Oct 1, 2020
Journal name not available for this finding
The modern edition of Parmenides’ poem (from Fulleborn’s 1795 work onwards) consolidated the well-known dichotomical scheme according to which its fragments are established and understood, i. e., attributing them to either one of two main “parts”, following the Proem, that is, to Truth ( Aletheia ) or Opinion ( Doxa ). A careful review of the doxographical testimonies reveals, however, sufficient indications to cast doubts over this well-accepted representation. In this paper, we would like to analyze some of these testimonials – particularly those found in Simplicius – aiming to show the evidence for an important distinction between what the Ancients called a section “On Opinion” ( ta pros doxan ) and the parmenidean Cosmogony properly.

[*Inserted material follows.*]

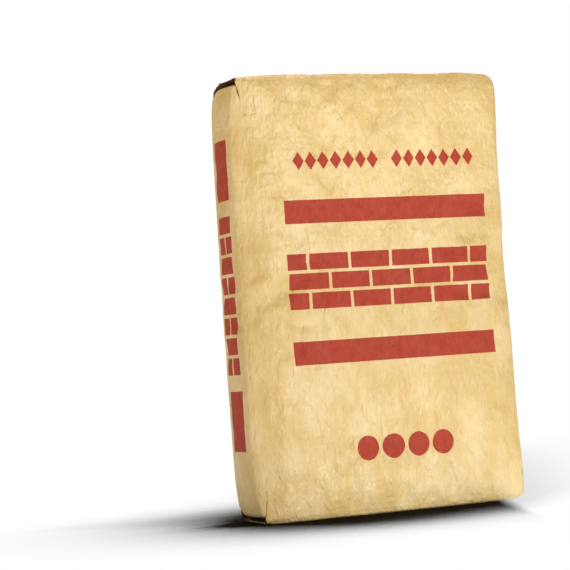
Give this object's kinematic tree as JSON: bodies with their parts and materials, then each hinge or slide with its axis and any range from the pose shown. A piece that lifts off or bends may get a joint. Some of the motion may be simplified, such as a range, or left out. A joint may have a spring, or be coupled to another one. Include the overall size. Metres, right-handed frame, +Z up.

We shall see that this hypothesis implies a “reductionist” view of the Doxa , limited to verses 53-61 of fragment 8, in addition to the four verses of fragment 9. The cosmogonical account, moreover, as we would like to show, should not be simply understood as any collection of “mortal opinions” – in the sense of their devaluation in the first part of the poem (cf. B1,30; B6,4-9; B7,3-5) – but instead as importing epistemological features into the description of the origins of the present state of the universe. Finally, we extract from this picture some consequences for the understanding of the role of the argument on Being and the limits of Parmenidean “ontology”.